I attached the bridge to the ukulele project with hideglue. I ask myself did I get it there right?
The glue wasn´t so freely flowing but rather a little solidified.

Should I:

1. break the joint, reglue the bridge and set two screws into the bridge?

2. Just set in the two screws without regluing the bridge?

3. Be the daredevil and don´t do anything just taking the guess that it would last?

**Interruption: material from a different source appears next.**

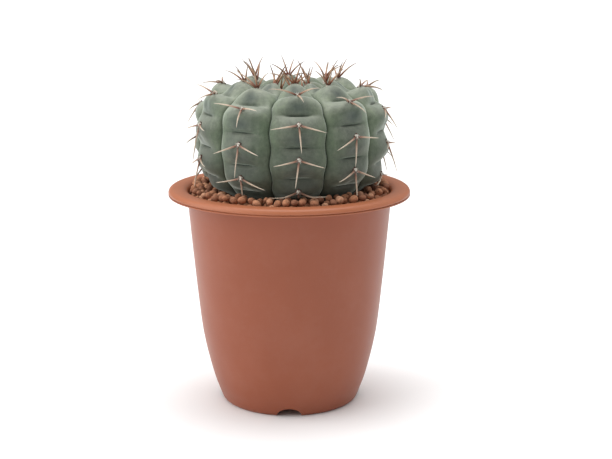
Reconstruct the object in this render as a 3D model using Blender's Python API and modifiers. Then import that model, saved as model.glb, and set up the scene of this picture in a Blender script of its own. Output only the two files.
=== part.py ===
"""A potted chin cactus: a broad ribbed stem with spined areoles, its top dressing of clay
pebbles, the potting mix and a flared plastic pot. Metres, +Z up, origin on the ground at the
pot's axis. The front of the plant faces -Y."""

import math
import random

import bmesh
import bpy
import numpy as np
from mathutils import Matrix, Vector

MM = 0.001
GAP = 0.35 * MM

# Pot, as (radius, height) in millimetres where a list is given
RIM_RADIUS = 55 * MM
POT_HEIGHT = 99.6 * MM
WALL = 1.4 * MM
OUTER_WALL = [(46.6, 97.2), (44.2, 70), (41.2, 40), (39.4, 28), (37.1, 18), (34.9, 10), (33.1, 5),
              (32.0, 2), (31.2, 0.6), (30.4, 0)]
RIM_DEPTH = 3.5 * MM
FLOOR_UNDERSIDE = 4.6 * MM
FLOOR_TOP = 6.4 * MM
FOOT_WIDTH = 1.9 * MM
POT_SIDES = 48
SOIL_SIDES = 24
NOTCH_COUNT = 4
NOTCH_HALF_WIDTH = 5.6 * MM
NOTCH_HEIGHT = 3.9 * MM
DRAIN_COUNT = 6
DRAIN_RADIUS = 3.2 * MM
DRAIN_CIRCLE = 19 * MM

# Stem of the cactus
STEM_X = 1.0 * MM
STEM_MIDDLE = 121 * MM
STEM_RADIUS = 42.2 * MM
STEM_RISE = 24.2 * MM
STEM_DROP = 28.5 * MM
TOP_SQUARENESS = 4.0
BOTTOM_SQUARENESS = 2.6
CROWN_DIP = 5.0 * MM
CROWN_DIP_RADIUS = 13 * MM
RIBS = 10
FRONT_RIB = math.radians(-85.2)
RIB_CROWDING = math.radians(2.2)
COLUMNS_PER_RIB = 8
STEM_ROWS = 25
ROWS_END = math.radians(150)
ROWS_SHARE = 0.9
GROOVE_DEPTH = 2.6 * MM
GROOVE_WAVE = 0.009
CHIN_HEIGHT = 2.7 * MM
CROWN_CHIN_HEIGHT = 3.9 * MM
CROWN_FADE = 9 * MM
YOUNG_END = 46 * MM
YOUNG_FADE = 22 * MM
FURROW_DEPTH = 1.3 * MM
FURROW_PLACE = 0.67
RELIEF_END = 84 * MM
RELIEF_FADE = 8 * MM
ROOT_RADIUS = 5 * MM
ROOT_TIP = 79.5 * MM

# Areoles: how far each level stands from the crown along a rib, and how far each rib's areoles
# are moved down, in levels: by the same step from one rib to the next, as the plant spirals
AREOLE_ARC = [a * MM for a in (5, 16, 31, 43.8, 58.3, 72.3, 86)]
FRONT_STAGGER = 0.25
STAGGER_STEP = 0.4
LAST_AREOLE_ARC = 77 * MM
CROWN_SPINES_END = 30 * MM
YOUNG_SPINES_END = 42 * MM
SPINE_RADIUS = 0.45 * MM
SPINE_ROOT = 1.4 * MM
SPINE_CLEAR_HEIGHT = 101.8 * MM
# Each spine as (clock angle in degrees, 0 towards the crown and 180 down; lift off the skin
# in degrees; length in millimetres; how far its tip bends back to the skin in millimetres)
OLD_SPINES = ((-104, 24, 13.5, 3.0), (104, 24, 13.5, 3.0), (184, 20, 14.0, 1.5))
YOUNG_SPINES = ((-98, 38, 14.5, 5.5), (98, 38, 14.5, 5.5), (176, 38, 13.5, 4.5))
CROWN_SPINES = ((-95, 58, 15.5, 5.5), (95, 58, 15.5, 5.5), (205, 54, 16, 5.5), (155, 66, 14.5, 4.0))
BUD_SPINES = ((-80, 66, 11.5, 2.0), (100, 62, 12.5, 2.0))
SPINE_SEED = 7

# Gravel and potting mix
SOIL_TOP = 88 * MM
BED_TOP = 96.2 * MM
PEBBLE_RADIUS = 2.9 * MM
LEAST_PEBBLE = 1.5 * MM
PEBBLE_ROWS = (42.3 * MM, 37.4 * MM, 33.4 * MM)
PEBBLE_STAND = (0.9 * MM, 1.2 * MM, 0.1 * MM)
PEBBLE_SPACING = 6.3 * MM
PEBBLE_SEED = 5


def clear_scene():
    for obj in list(bpy.data.objects):
        bpy.data.objects.remove(obj)


def new_collection(name):
    made = bpy.data.collections.new(name)
    bpy.context.scene.collection.children.link(made)
    return made


def new_material(name, colour, roughness):
    made = bpy.data.materials.new(name)
    made.use_nodes = True
    shader = made.node_tree.nodes["Principled BSDF"]
    shader.inputs["Base Color"].default_value = (*colour, 1)
    shader.inputs["Roughness"].default_value = roughness
    shader.inputs["Metallic"].default_value = 0
    return made


def new_object(name, mesh, collection, material=None):
    made = bpy.data.objects.new(name, mesh)
    collection.objects.link(made)
    if material:
        mesh.materials.append(material)
    return made


def mesh_of(bm, name):
    mesh = bpy.data.meshes.new(name)
    bm.to_mesh(mesh)
    bm.free()
    return mesh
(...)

The bridge has already come loose once, but then I hadn´t resurfaced the gluing surfaces, as I did last time when regluing.

Kind regards
 
I once went to a very interesting talk on hide glue by a scientist married to a violin maker. He explained that the water component is an essential part of the glue, and that thinner glue is stronger than thicker. (He was talking about hot glue, not brown ready-mix like Croid or Titebond.) And it does need to be hot, (though never let it boil or it loses strength). Once it starts to cool and gel it will not produce such a strong joint. That may not matter in some places but definitely does with a bridge.
 
If you glued it on within the last day or so, it's worth applying clamps and then gently heating the bridge with a hair dryer. If your glue liquefies and oozes our along the join, warm a few minutes more and then snug up the clamps.

If you don't get liquid glue at the join line, use a thin blade to remove the warm bridge from the top, get your glue good and liquid, and redo it. The nice thing about hide glue is that fresh glue reactivates the old, so you don't need to clean up the surfaces.

Screws just weaken the soundboard, i wouldn't use them.